After that opening salvo, can you blame Douglas and family for not speaking positively in the press about Excalibur? These were coaches who, rather than praise her in the article, dragged her down in order to boost themselves up. What teacher does that?

Also, I think the stuff about money is way overblown. If they do owe all that money and there is legal proof and documentation, they would've moved on the legal, not media, front.

Carrie said...

I know, I realize I'm sort of missing the issue here. I guess I'm responding more to the comments regarding the money issue than the post itself. Anyway, I guess my point, if I could ever find myself at one, is that gymnastics in general is a pretty unsophisticated business. Most folks aren't looking to get rich here, so credit DOES mean a lot. So a teeny tiny bit of my heart wants to believe that someone made one statement out of frustration (because before any statements came out of Excalibur, all throughout the Olympics fluff, I did think "Ouch!" each time Gabby said she left for "better" coaching) and it snowballed, because they're not use to having media pay attention to anything they say or do. Or maybe they're just all a bunch of douchebags, and that's totally possible too.

Dvora Meyers said...

I would read the original Virginia Pilot article. It wasn't one random statement. It was a whole article of attack. Money is one thing--they can sue for it or Gabby's family can pay or whatever.

And if they wanted credit then they should've merely congratulated her. Then their names would've been up alongside hers, no mudslinging necessary.

Carrie said...

Ok yeah, just read that article.
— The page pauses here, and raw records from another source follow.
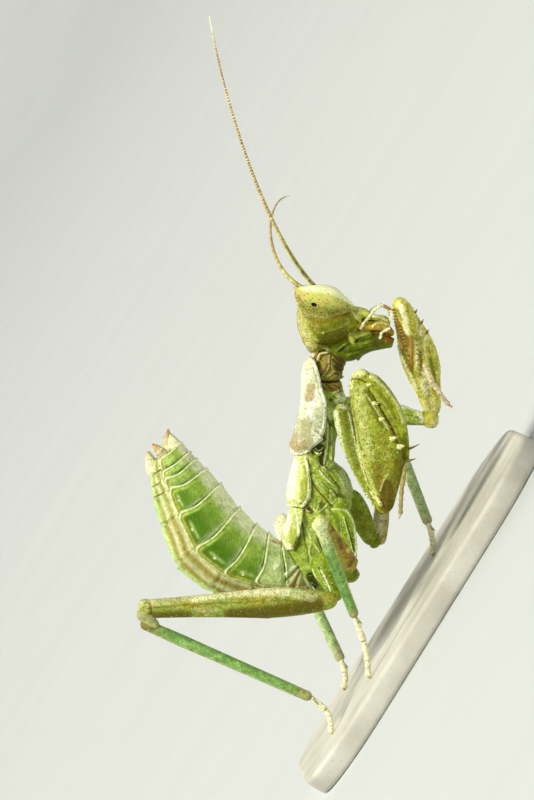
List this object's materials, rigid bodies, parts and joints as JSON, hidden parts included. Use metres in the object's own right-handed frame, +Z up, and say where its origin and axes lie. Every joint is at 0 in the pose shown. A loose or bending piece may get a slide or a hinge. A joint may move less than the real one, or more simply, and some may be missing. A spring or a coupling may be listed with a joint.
{
  "type": "dwarf praying mantis nymph, still model",
  "caption": "Young dwarf mantis standing on a thin flat base, head raised, abdomen curled up over its back, one grasping foreleg folded and the other lifted to its mouth.",
  "frame": {"origin": "middle of the display base's underside", "axes": "+X the way the head faces, +Y the animal's left, +Z up from the base"},
  "size_m": [0.0249, 0.0179, 0.0211],
  "materials": {
    "eye": "smooth faceted cornea, pale green with brown flecks",
    "face": "satin cuticle with fine flecks",
    "mouthparts": "satin cuticle",
    "palps": "satin cuticle, banded",
    "antennae": "ringed, satin",
    "neck_membrane": "soft folded membrane",
    "thorax_shield": "grained cuticle with pale margins",
    "thorax": "grained cuticle with pale granules",
    "wing_pads": "grained cuticle with pale margins",
    "abdomen": "satin cuticle with pale ring edges",
    "tail_tip": "satin cuticle",
    "forelegs": "satin cuticle, flecked, with dark-tipped spines",
    "thighs": "satin cuticle, pale above, flecked line",
    "shins": "satin cuticle with pale edges",
    "feet": "satin cuticle",
    "base": "satin, plain"
  },
  "bodies": {
    "root": {"abdomen_1": "abdomen", "abdomen_2": "abdomen", "abdomen_3": "abdomen", "abdomen_4": "abdomen", "abdomen_5": "abdomen", "abdomen_6": "abdomen", "abdomen_7": "abdomen", "abdomen_8": "abdomen", "abdomen_9": "abdomen", "anal_plate": "tail_tip", "antenna_left": "antennae", "antenna_right": "antennae", "cercus_left": "tail_tip", "cercus_right": "tail_tip", "eye_left": "eye", "eye_right": "eye", "fore_coxa_left": "forelegs", "fore_coxa_right": "forelegs", "fore_femur_left": "forelegs", "fore_femur_right": "forelegs", "fore_tarsus_left": "feet", "fore_tarsus_right": "feet", "fore_tibia_left": "forelegs", "fore_tibia_right": "forelegs", "head_capsule": "face", "hind_left_coxa": "thorax", "hind_left_femur": "thighs", "hind_left_tarsus": "feet", "hind_left_tibia": "shins", "hind_right_coxa": "thorax", "hind_right_femur": "thighs", "hind_right_tarsus": "feet", "hind_right_tibia": "shins", "keel_plate": "tail_tip", "labrum": "face", "lower_jaws": "mouthparts", "mandibles": "mouthparts", "mesothorax": "thorax", "metathorax": "thorax", "middle_left_coxa": "thorax", "middle_left_femur": "thighs", "middle_left_tarsus": "feet", "middle_left_tibia": "shins", "middle_right_coxa": "thorax", "middle_right_femur": "thighs", "middle_right_tarsus": "feet", "middle_right_tibia": "shins", "neck": "neck_membrane", "palp_left": "palps", "palp_right": "palps", "pronotum": "thorax_shield", "prothorax": "thorax", "stand_base": "base", "wing_pads_front": "wing_pads", "wing_pads_hind": "wing_pads"}
  },
  "joints": []
}
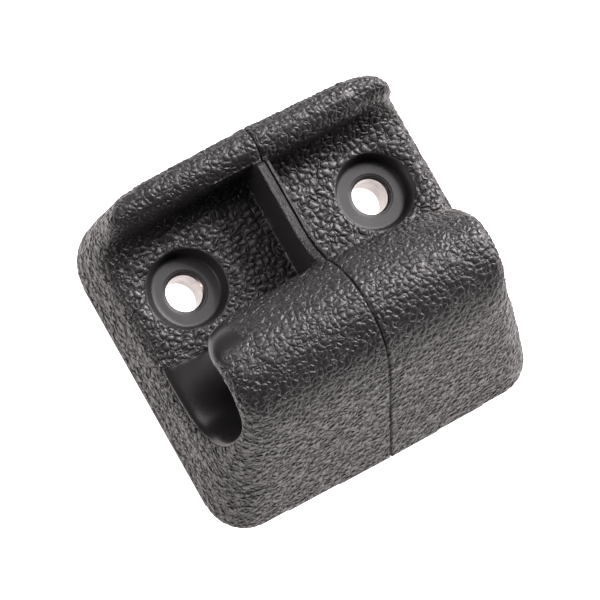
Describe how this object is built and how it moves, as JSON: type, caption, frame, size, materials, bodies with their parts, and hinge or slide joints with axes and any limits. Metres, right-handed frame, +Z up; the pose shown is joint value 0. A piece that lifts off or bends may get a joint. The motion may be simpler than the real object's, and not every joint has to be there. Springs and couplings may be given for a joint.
{
  "type": "hook cleat",
  "caption": "Moulded plastic hook cleat: a rope channel under a curled-over horn, a low back lip, and recessed bolt holes with steel sleeves in the valley between them",
  "frame": {"origin": "on the flat mounting face, midway between the two fixing bolts", "axes": "+X along the horn towards the right-hand half, +Y from the horn to the back lip, +Z up from the mounting face"},
  "size_m": [0.0648, 0.061, 0.0302],
  "materials": {
    "moulding": "moulded with a leather grain, smooth in the rope channel and washer recesses",
    "sleeve": "plated, drawn tube"
  },
  "bodies": {
    "root": {"left_moulding": "moulding", "right_moulding": "moulding", "left_sleeve": "sleeve", "right_sleeve": "sleeve"}
  },
  "joints": []
}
To me, it sort of reflects the whole social media over-share world we live in. Someone should have been there to tell them, "OK, you need to STOP TALKING. NOW."

And that they're taking statements from another gym-mom (because she's an expert of course!) is seriously crazy and sort of confirms all stereotypes of that sort. Now those ladies, I have dealt with, and I bet Stageberg's a real gem.

Dvora Meyers said...

You should also check out Spanny's post that goes through the whole thing chronologically from articles, FB posts, etc. From it, you can see that Stageburg is pretty tight with one of the coaches.

Either way, it's truly unconscionable that they aired her parents "dirty" laundry in the press. She was their student and a kid.